Platform Update Agent polls (over gRPC) the Maintenance Manager in Edge Infrastructure Manager periodically to:

  • Obtain schedules for Edge Node updates.

  • Obtain the list/source URL of apt mirrors in which the potential updates reside.

  • Platform Update Agent keeps track of internal Edge Node status in relation to system updates and saves it in the metadata file.

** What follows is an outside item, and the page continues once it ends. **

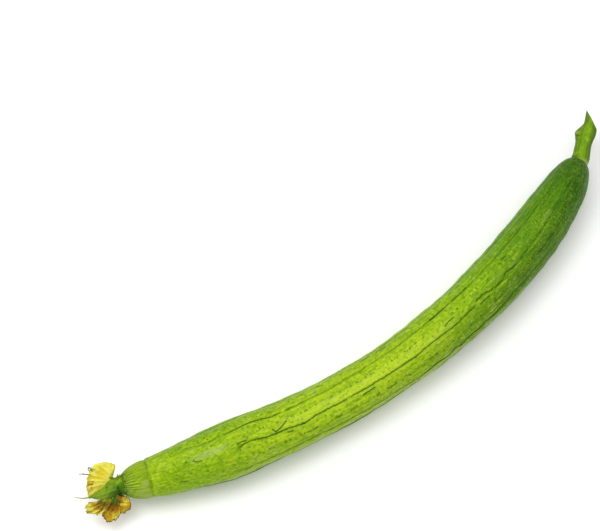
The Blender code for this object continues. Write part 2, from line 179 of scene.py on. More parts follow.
def grid_faces(rows: int, columns: int, closed: bool) -> Array:
    """The quads of a grid of points stored row by row.

    Args:
        rows: number of rows.
        columns: number of columns.
        closed: whether the last column joins the first.

    Returns:
        Four point numbers for each quad.
    """
    row = np.arange(rows - 1)[:, None] * columns
    here = np.arange(columns if closed else columns - 1)[None, :]
    after = (here + 1) % columns
    return np.stack([row + here, row + after, row + columns + after, row + columns + here], -1).reshape(-1, 4)


def fan_faces(rim: Array, pole: int) -> Array:
    """Triangles from a closed rim of points to one pole."""
    return np.stack([np.full(len(rim), pole), rim, np.roll(rim, -1)], -1)


@dataclass
class Shell:
    """One closed surface: its points, its faces and a value of each field for each point."""

    points: Array
    faces: list[Array]
    fields: Fields

    def placed(self, place: Matrix) -> "Shell":
        """The shell carried from a frame into the model's: rotation times point plus origin."""
        turn = np.array(place.to_3x3())
        return Shell(self.points @ turn.T + np.array(place.translation), self.faces, self.fields)

    def outward(self) -> list[Array]:
        """The faces, all turned over if the volume that they enclose is negative."""
        volume = 0.0
        for part in self.faces:
            corner = self.points[part]
            for second in range(1, part.shape[1] - 1):
                cross = np.cross(corner[:, second], corner[:, second + 1])
                volume += float(np.einsum("ij,ij->i", corner[:, 0], cross).sum())
        return self.faces if volume > 0.0 else [part[:, ::-1] for part in self.faces]


def make_piece(name: str, shells: list[Shell]) -> bpy.types.Object:
    """A smooth mesh object at the origin made of closed shells, with their fields as attributes.

    Args:
        name: the object's name.
        shells: the surfaces, all with the same fields.

    Returns:
        The object, linked into the scene.
    """
    loops, totals, start = [], [], 0
    for shell in shells:
        for part in shell.outward():
            loops.append((part + start).ravel())
            totals.append(np.full(len(part), part.shape[1]))
        start += len(shell.points)
    loops, totals = np.concatenate(loops), np.concatenate(totals)
    points = np.concatenate([shell.points for shell in shells])
    mesh = bpy.data.meshes.new(name)
    mesh.vertices.add(len(points))
    mesh.vertices.foreach_set("co", points.astype(np.float32).ravel())
    mesh.loops.add(len(loops))
    mesh.loops.foreach_set("vertex_index", loops.astype(np.int32))
    mesh.polygons.add(len(totals))
    mesh.polygons.foreach_set("loop_start", (np.cumsum(totals) - totals).astype(np.int32))
    mesh.update(calc_edges=True)
    mesh.validate()
    mesh.shade_smooth()
    for field_name in shells[0].fields:
        values = np.concatenate([shell.fields[field_name] for shell in shells])
        kind = ("FLOAT", "value") if values.ndim == 1 else ("FLOAT_VECTOR", "vector")
        layer = mesh.attributes.new(field_name, kind[0], "POINT")
        layer.data.foreach_set(kind[1], values.astype(np.float32).ravel())
    piece = bpy.data.objects.new(name, mesh)
    bpy.context.scene.collection.objects.link(piece)
    return piece


def round_shell(rings: Array, fields: Fields) -> Shell:
    """A closed surface through rings of points, its ends closed by fans to their middles.

    Args:
        rings: points in an array of rings, sides and three coordinates.
        fields: values in arrays of rings and sides.

    Returns:
        The shell.
    """
    count, sides = rings.shape[:2]

    def with_poles(values: Array) -> Array:
        """The values as one row for each point, with the two end means added."""
        ends = [values[:1].mean(axis=1), values[-1:].mean(axis=1)]
        return np.concatenate([values.reshape(-1, *values.shape[2:]), *ends])

    first = fan_faces(np.arange(sides)[::-1], count * sides)
    last = fan_faces(np.arange(sides) + (count - 1) * sides, count * sides + 1)
    faces = [grid_faces(count, sides, True), first, last]
    return Shell(with_poles(rings), faces, {key: with_poles(value) for key, value in fields.items()})


def blade_shell(middle: Array, half: Array, fields: Fields) -> Shell:
    """A thin closed blade on both sides of a middle surface, joined round its rim.

    Args:
        middle: points of the middle surface, in rows and columns.
        half: vectors from the middle surface to the upper face.
        fields: values in arrays of rows and columns.

    Returns:
        The shell.
    """
    rows, columns = middle.shape[:2]
    upper = grid_faces(rows, columns, False)
    lower = upper[:, ::-1] + rows * columns
    index = np.arange(rows * columns).reshape(rows, columns)
    rim = np.concatenate([index[0, :-1], index[:-1, -1], index[-1, :0:-1], index[:0:-1, 0]])
    after = np.roll(rim, -1)
    edge = np.stack([after, rim, rim + rows * columns, after + rows * columns], -1)
    points = np.concatenate([(middle + half).reshape(-1, 3), (middle - half).reshape(-1, 3)])
    both = {}
    for key, value in fields.items():
        both[key] = np.concatenate([value.reshape(rows * columns, *value.shape[2:])] * 2)
    return Shell(points, [upper, lower, edge], both)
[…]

Platform Update Agent statuses (communicated to Maintenance Manager):

  • STATUS_TYPE_DOWNLOADED 6 - Status when the EN completes downloading update artifacts

  • STATUS_TYPE_DOWNLOADING 5 - Status when the EN is downloading update artifacts

  • STATUS_TYPE_FAILED 4 - Status when the EN update fails; a detailed log is also sent

  • STATUS_TYPE_UPDATED 3 - Status when the EN update is completed successfully

  • STATUS_TYPE_STARTED 2 - Status when the update process of EN has started

  • STATUS_TYPE_UP_TO_DATE 1 - Status when EN is not performing any update related actions

  • STATUS_TYPE_UNSPECIFIED 0 - Default value, status not specified

Platform Update Agent call to Maintenance Manager:

  • PlatformUpdateStatusRequest - Periodic request that sends Edge Node UUID and its update status, and receives update schedules and update source list.

            stateDiagram
       [*] --> UP_TO_DATE
    
       UP_TO_DATE --> DOWNLOADING: Download starts
       DOWNLOADING --> DOWNLOADED : Download succeeds
       DOWNLOADED --> DOWNLOADING: New version available
       DOWNLOADING --> FAILED: Download fails, maint window is over
       DOWNLOADING --> UP_TO_DATE: Download canceled
    
       DOWNLOADED --> STARTED: Update started
       STARTED --> UPDATED: Update succeeds
       STARTED --> FAILED: Update fails
    
       FAILED --> DOWNLOADING: Retry download with new maint window
    
       UPDATED --> UP_TO_DATE
        

Figure 6: Platform Update Agent integration

Security#

Security Policies#

Platform Update Agent adheres to Edge Node Agents High-Level Architecture security design principle.

Auditing#

Platform Update Agent adheres to Edge Node Agents High-Level Architecture observability design principle.

Upgrades#

Platform Update Agent adheres to Edge Node Agents High-Level Architecture upgrade design principle.